The other side of the coin and the really good part is that giving birth is such a healing experience. When I roared my babies into the world, at the part when their head came out, I felt connected to something ancient. I felt like I had been initiated into a world of fear and pain and came out the otherside with the reward. That was a good preparation for what was to come for the next 20 years, rearing children. Birth was meant to hurt, it makes us strong women, partners and mothers. It's an opportunity to trust and admire your body too, for how incredibly amazing it is, to make this human being, then support it purely with your milk. Best wishes and trust your body, it is a truly amazing thing. :)
 
I can't respond to your specific concerns, but I wanted to say congratulations. I also wanted to say that birth plans don't always go the way you plan so be open to the unexpected. I didn't have a lot of specific plans for my birth, but I ended up having a c-section with my first. Best of luck with your experience.
 
Not only did it not bother me, it was the first time in my life I felt appreciation and love for my body. Realizing how miraculous and powerful we women are brought healing to many parts of my damaged spirit that I never knew I had.
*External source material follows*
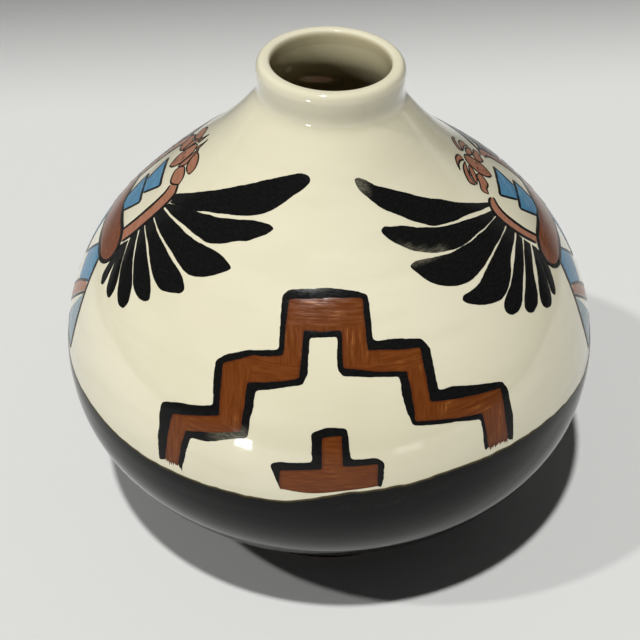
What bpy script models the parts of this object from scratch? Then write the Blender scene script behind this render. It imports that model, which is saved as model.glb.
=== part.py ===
"""Round-bellied painted pottery vase with a small rolled mouth.

The pot is turned about +Z and stands on the plane z = 0. Its clay wall is
built the way a sectional pot is built: a foot ring, a lower bowl, an upper
shell and a neck collar, joined with slip. Three coats of glaze cover the clay:
black below, cream above and over the lip, and a cream liner inside.

Every wall layer follows one side curve, the glazed outer surface, at its own
depth below it, so neighbours keep the same small gap all the way round.
"""

import math

import bmesh
import bpy
import numpy as np

# Driving dimensions, in millimetres.
MM = 0.001
HEIGHT = 187.0            # table to the crest of the lip
BELLY_RADIUS = 100.0      # widest point of the glazed surface
BELLY_HEIGHT = 72.0
MOUTH_RADIUS = 20.5       # clear radius inside the neck
NECK_RADIUS = 25.5
WALL = NECK_RADIUS - MOUTH_RADIUS
BAND_HEIGHT = 79.0        # where the black glaze meets the cream glaze
FOOT_RADIUS = 56.7
FOOT_INNER_RADIUS = 47.5
FOOT_HEIGHT = 6.7
GAP = 0.3                 # clearance between neighbouring pieces
GLAZE = 0.6               # thickness of a coat of glaze

# Height of the two slip joints in the clay wall.
SHELL_JOINT = 76.0
COLLAR_JOINT = 163.0

# Depths of the layers below the glazed outer surface.
CLAY_OUT = GLAZE + GAP
CLAY_IN = WALL - GLAZE - GAP
LINER_OUT = WALL - GLAZE

# Round pieces have this many facets, and a clay joint's edges this chamfer.
SEGMENTS = 36
CHAMFER = 0.5

# The side curve from the foot to the neck, as radius and height. A smooth
# curve runs through these points.
SIDE_POINTS = [
    (56.2, 7.0),
    (83.1, 32.0),
    (96.5, 52.0),
    (BELLY_RADIUS, BELLY_HEIGHT),
    (86.0, 112.0),
    (60.0, 138.5),
    (44.0, 152.2),
    (34.0, 162.7),
    (29.8, 168.0),
    (26.2, 175.0),
    (NECK_RADIUS, 183.0),
]
SIDE_SAMPLES = 22         # stretches in the sampled curve
BEND_SHARE = 30.0         # how much closer together they are where the side bends


def spline(points, count):
    """Points along a natural cubic spline, closer together where it bends."""
    knots = np.array(points, dtype=float)
    chord = np.linalg.norm(np.diff(knots, axis=0), axis=1)
    t = np.concatenate([[0.0], np.cumsum(chord)])
    n = len(t)
    step = np.diff(t)
    system = np.zeros((n, n))
    right = np.zeros((n, 2))
    system[0, 0] = system[-1, -1] = 1.0
    for i in range(1, n - 1):
        system[i, i - 1] = step[i - 1]
        system[i, i] = 2.0 * (step[i - 1] + step[i])
        system[i, i + 1] = step[i]
        rise = (knots[i + 1] - knots[i]) / step[i] - (knots[i] - knots[i - 1]) / step[i - 1]
        right[i] = 6.0 * rise
    bend = np.linalg.solve(system, right)

    def at(u):
        i = min(max(int(np.searchsorted(t, u)) - 1, 0), n - 2)
        before = u - t[i]
        after = t[i + 1] - u
        curve = (bend[i] * after**3 + bend[i + 1] * before**3) / (6.0 * step[i])
        left = (knots[i] / step[i] - bend[i] * step[i] / 6.0) * after
        return curve + left + (knots[i + 1] / step[i] - bend[i + 1] * step[i] / 6.0) * before

    fine = np.array([at(u) for u in np.linspace(0.0, t[-1], 1200)])
    run = np.diff(fine, axis=0)
    heading = np.unwrap(np.arctan2(run[:, 1], run[:, 0]))
    turning = np.abs(np.diff(heading, prepend=heading[0]))
    length = np.concatenate([[0.0], np.cumsum(np.linalg.norm(run, axis=1) + BEND_SHARE * turning)])
    wanted = np.linspace(0.0, length[-1], count + 1)
    radius = np.interp(wanted, length, fine[:, 0])
    height = np.interp(wanted, length, fine[:, 1])
    return np.stack([radius, height], axis=1)


def outward(curve):
    """Unit normals of a curve that runs up the outer side."""
    along = np.gradient(curve, axis=0)
    normal = np.stack([along[:, 1], -along[:, 0]], axis=1)
    return normal / np.linalg.norm(normal, axis=1)[:, None]


SIDE = spline(SIDE_POINTS, SIDE_SAMPLES)
NORMAL = outward(SIDE)
NORMAL[-1] = (1.0, 0.0)   # the neck ends upright, under the lip


def layer(depth, low=None, high=None):
    """The side curve moved inwards by depth, cut to the stretch between two
    heights that are measured on the outer surface."""
    moved = SIDE - depth * NORMAL
    heights = SIDE[:, 1]
    low = heights[0] if low is None else low
    high = heights[-1] if high is None else high
    inside = (heights > low + 1.5) & (heights < high - 1.5)
    ends = [[np.interp(h, heights, moved[:, k]) for k in (0, 1)] for h in (low, high)]
    return [tuple(ends[0]), *map(tuple, moved[inside]), tuple(ends[1])]


def arc(centre, radius, start, end, steps):
    """Points on a circle between two angles in degrees."""
    turns = np.radians(np.linspace(start, end, steps + 1))
    return [(centre[0] + radius * math.cos(a), centre[1] + radius * math.sin(a)) for a in turns]


def chamfered(outline, corners):
    """Cuts the named corners of a closed outline by CHAMFER."""
    result = []
    for i, point in enumerate(outline):
        if i not in corners:
            result.append(point)
            continue
        for other in (outline[i - 1], outline[(i + 1) % len(outline)]):
            reach = math.dist(point, other)
            share = min(CHAMFER / reach, 0.4)
            result.append(tuple(a + (b - a) * share for a, b in zip(point, other)))
    return result


def material(name, colour, roughness):
    """A plain, non-metallic Principled material."""
    made = bpy.data.materials.new(name)
    made.use_nodes = True
    shader = made.node_tree.nodes["Principled BSDF"]
    shader.inputs["Base Color"].default_value = (*colour, 1.0)
    shader.inputs["Roughness"].default_value = roughness
    shader.inputs["Metallic"].default_value = 0.0
    return made


def lathe(name, outline, finish):
    """Turns a closed outline about +Z. The outline runs anticlockwise as seen
    with the radius to the right and +Z up; a point on the axis is a pole."""
    mesh = bpy.data.meshes.new(name)
    shape = bmesh.new()
    rings = []
    for radius, height in outline:
        if radius < 1e-6:
            rings.append([shape.verts.new((0.0, 0.0, height * MM))])
            continue
        ring = []
        for k in range(SEGMENTS):
            turn = 2.0 * math.pi * k / SEGMENTS
            place = (radius * math.cos(turn) * MM, radius * math.sin(turn) * MM, height * MM)
            ring.append(shape.verts.new(place))
        rings.append(ring)
    for here, there in zip(rings, rings[1:] + rings[:1]):
        if len(here) == 1 and len(there) == 1:
            continue
        for k in range(SEGMENTS):
            nxt = (k + 1) % SEGMENTS
            if len(here) == 1:
                shape.faces.new((here[0], there[nxt], there[k]))
            elif len(there) == 1:
                shape.faces.new((here[k], here[nxt], there[0]))
            else:
                shape.faces.new((here[k], here[nxt], there[nxt], there[k]))
    shape.to_mesh(mesh)
    shape.free()
    mesh.shade_smooth()
    mesh.set_sharp_from_angle(angle=math.radians(35.0))
    mesh.materials.append(finish)
    piece = bpy.data.objects.new(name, mesh)
    bpy.context.scene.collection.objects.link(piece)
    return piece


def foot_ring(finish):
    """Bare clay ring under the bowl, with a flat rest face and eased edges."""
    top = FOOT_HEIGHT
    side = FOOT_RADIUS
    inner = FOOT_INNER_RADIUS
    outline = [
        (inner + 2.5, 0.0),
        (side - 1.4, 0.0),
        (side - 0.3, 0.5),
        (side, 1.6),
        (side - 1.2, top - 0.6),
        (side - 1.8, top),
        (inner + 0.6, top),
        (inner, top - 0.6),
        (inner + 1.2, 1.2),
    ]
    return lathe("foot_ring", outline, finish)


def lower_bowl(finish):
    """Clay bowl with a flat underside, up to the joint at the belly."""
    under = SIDE[0][1]
    outer = layer(CLAY_OUT, high=SHELL_JOINT)
    inner = layer(CLAY_IN, low=under + WALL, high=SHELL_JOINT)
    floor = inner[0][1] + 0.6
    outline = [(0.0, under), (outer[0][0] - 0.7, under), *outer, *reversed(inner)]
    outline.append((inner[0][0] - 6.0, floor - 2.4))
    outline.append((0.0, floor - 3.0))
    rim = 2 + len(outer)
    return lathe("lower_bowl", chamfered(outline, {rim - 1, rim}), finish)


def upper_shell(finish):
    """Clay shell from the belly joint up to the root of the neck."""
    outer = layer(CLAY_OUT, low=SHELL_JOINT + GAP, high=COLLAR_JOINT)
    inner = layer(CLAY_IN, low=SHELL_JOINT + GAP, high=COLLAR_JOINT)
    outline = [*outer, *reversed(inner)]
    count = len(outer)
    return lathe("upper_shell", chamfered(outline, {0, count - 1, count, len(outline) - 1}), finish)


def neck_collar(finish):
    """Clay neck with a rounded top that the glaze wraps over."""
    joint = COLLAR_JOINT + GAP
    outer = layer(CLAY_OUT, low=joint)
    inner = layer(CLAY_IN, low=joint)
    half = (CLAY_IN - CLAY_OUT) / 2.0
    middle = NECK_RADIUS - WALL / 2.0
    crown = arc((middle, outer[-1][1]), half, 0.0, 180.0, 6)
    outline = [*outer[:-1], *crown, *reversed(inner[:-1])]
    return lathe("neck_collar", chamfered(outline, {0, len(outline) - 1}), finish)


def black_glaze_coat(finish):
    """Black coat over the outside of the bowl, below the band line."""
    outer = layer(0.0, high=BAND_HEIGHT)
    inner = layer(GLAZE, high=BAND_HEIGHT)
    return lathe("black_glaze_coat", [*outer, *reversed(inner)], finish)


def cream_glaze_coat(finish):
    """Cream coat from the band line up to the crest and over the lip."""
    outer = layer(0.0, low=BAND_HEIGHT + GAP)
    inner = layer(GLAZE, low=BAND_HEIGHT + GAP)
    spring = SIDE[-1][1]
    half = WALL / 2.0
    middle = (NECK_RADIUS - half, spring)
    rise = (HEIGHT - spring) / half
    over = [(r, spring + (z - spring) * rise) for r, z in arc(middle, half, 0.0, 180.0, 8)]
    under = arc(middle, half - GLAZE, 180.0, 0.0, 6)
    outline = [*outer[:-1], *over, *under, *reversed(inner[:-1])]
    return lathe("cream_glaze_coat", outline, finish)


def liner_glaze_coat(finish):
    """Cream liner inside, from just under the lip down to the floor."""
    top = SIDE[-1][1] - GAP
    low = SIDE[0][1] + WALL
    outer = layer(LINER_OUT, low=low, high=top)
    inner = layer(WALL, low=low, high=top)
    floor = outer[0][1] + 0.6
    outline = [(0.0, floor - 2.6), (outer[0][0] - 6.0, floor - 2.0), *outer, *reversed(inner)]
    outline.append((inner[0][0] - 6.0, floor - 1.2))
    outline.append((0.0, floor - 1.8))
    return lathe("liner_glaze_coat", outline, finish)


def clear_scene():
    for old in list(bpy.data.objects):
        bpy.data.objects.remove(old, do_unlink=True)


def main():
    clear_scene()
    clay = material("fired_clay", (0.55, 0.41, 0.29), 0.85)
    black = material("black_glaze", (0.012, 0.012, 0.013), 0.12)
    cream = material("cream_glaze", (0.82, 0.77, 0.60), 0.15)
    liner = material("liner_glaze", (0.78, 0.73, 0.57), 0.2)
    foot_ring(clay)
    lower_bowl(clay)
    upper_shell(clay)
    neck_collar(clay)
    black_glaze_coat(black)
    cream_glaze_coat(cream)
    liner_glaze_coat(liner)


main()
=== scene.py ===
"""Looks of a painted pottery vase: two glazes, a glazed mouth, and enamel motifs.

Places on the pot are given as (azimuth, arc). The azimuth is in degrees from the
front, the -Y side, and grows towards +X. The arc is the length in millimetres
along the side, upwards from the widest ring. Lifts are in millimetres too.
"""

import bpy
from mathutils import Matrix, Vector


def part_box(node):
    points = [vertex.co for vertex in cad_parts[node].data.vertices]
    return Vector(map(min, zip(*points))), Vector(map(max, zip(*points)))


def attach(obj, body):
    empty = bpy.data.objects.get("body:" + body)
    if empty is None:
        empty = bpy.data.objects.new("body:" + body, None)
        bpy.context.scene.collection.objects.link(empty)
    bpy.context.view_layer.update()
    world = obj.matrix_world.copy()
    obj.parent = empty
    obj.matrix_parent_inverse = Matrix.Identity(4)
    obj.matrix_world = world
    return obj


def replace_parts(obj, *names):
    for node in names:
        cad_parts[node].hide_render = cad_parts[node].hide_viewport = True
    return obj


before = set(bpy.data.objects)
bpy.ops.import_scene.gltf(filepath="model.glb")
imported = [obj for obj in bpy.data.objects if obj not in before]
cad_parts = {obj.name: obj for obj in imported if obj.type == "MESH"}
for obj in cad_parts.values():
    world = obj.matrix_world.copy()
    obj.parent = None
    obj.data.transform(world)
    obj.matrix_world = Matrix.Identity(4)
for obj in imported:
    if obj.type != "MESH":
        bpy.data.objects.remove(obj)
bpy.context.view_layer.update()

import math

import bpy
import numpy as np
from mathutils import Matrix, Vector, noise
from mathutils.geometry import delaunay_2d_cdt

MM = 0.001
COLUMNS = 360             # facets round a coat of glaze
ROW = 1.1                 # height of a row of facets, in millimetres
WALL = 5.0                # clay and glazes together
COAT = 0.55               # thickness of a coat of glaze
THROAT = 0.9              # how far the cream of the lip runs on inside
LAP = 2.5                 # how far the cream runs on under the black
EDGE_RIDGE = 0.14         # how far the black stands proud along its edge
MOUTH_TILT = -0.024       # the top of the pot dips a little towards +X
TILT_LEVELS = (125.0, 150.0)    # the heights between which that tilt sets in
LIP_SWELL = 0.12          # how far the lip rolls out over the neck
NECK_WAIST = 0.80         # how far the neck is drawn in below the lip
NECK_LEVEL = 175.0        # height of the neck's narrowest ring
NECK_REACH = 4.2          # how far above and below it the waist fades
FOOT_WIDTH = 9.2          # breadth of the foot ring
PAINT_ROOT = 0.06         # how deep the underside of the enamel sits in the glaze
ARC_SCALE = 1.2           # millimetres in a degree, for laying out outlines

LIP_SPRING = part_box("liner_glaze_coat")[1][2] / MM + 0.3
LIP_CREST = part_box("cream_glaze_coat")[1][2] / MM
FOOT_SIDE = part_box("foot_ring")[1][0] / MM
FOOT_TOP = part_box("foot_ring")[1][2] / MM
FLOOR_LEVEL = FOOT_TOP + WALL + 0.4


# ---- the pot's side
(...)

Trust yourself. You will be able to handle anything that comes up. For many of us, the birth of our babies makes all the creeps in our past become completely insignificant in the wonder that is childbirth.
 
I'm sorry to be the one with the negative story.

My birth was horrible and I would not have had any more children if I could not have guarenteed a c-section. I wish someone had supported me with my unspoken wish for a c-section for my first child. I went along with the standard thinking that natural is best, but it wasn't for me.

I now know that I have PTSD type issues, and I know more about how they work (and I have a T )....I wonder if things would have been different if I had known this then. I went into a freeze response during labour, no one noticed (my body still pushed) and after I had no words or way to explain it to anyone. It was only in reading this post now that I realize that this is the label for that part of what happened.

If you would like more detail, please feel free to ask.

From the posts here it seems that I am in the minority, so please feel free to ignore my story.
 
My first birth was very hard and the doctors and hospital staffing were poor, and I tore a lot and I needed reconstructive surgery and a forceps birth.

So, my response wasn't about whether or not the birth experience was difficult, but that my sexual abuse did not cause any additional issues. It didn't seem to even be a part of the experiences.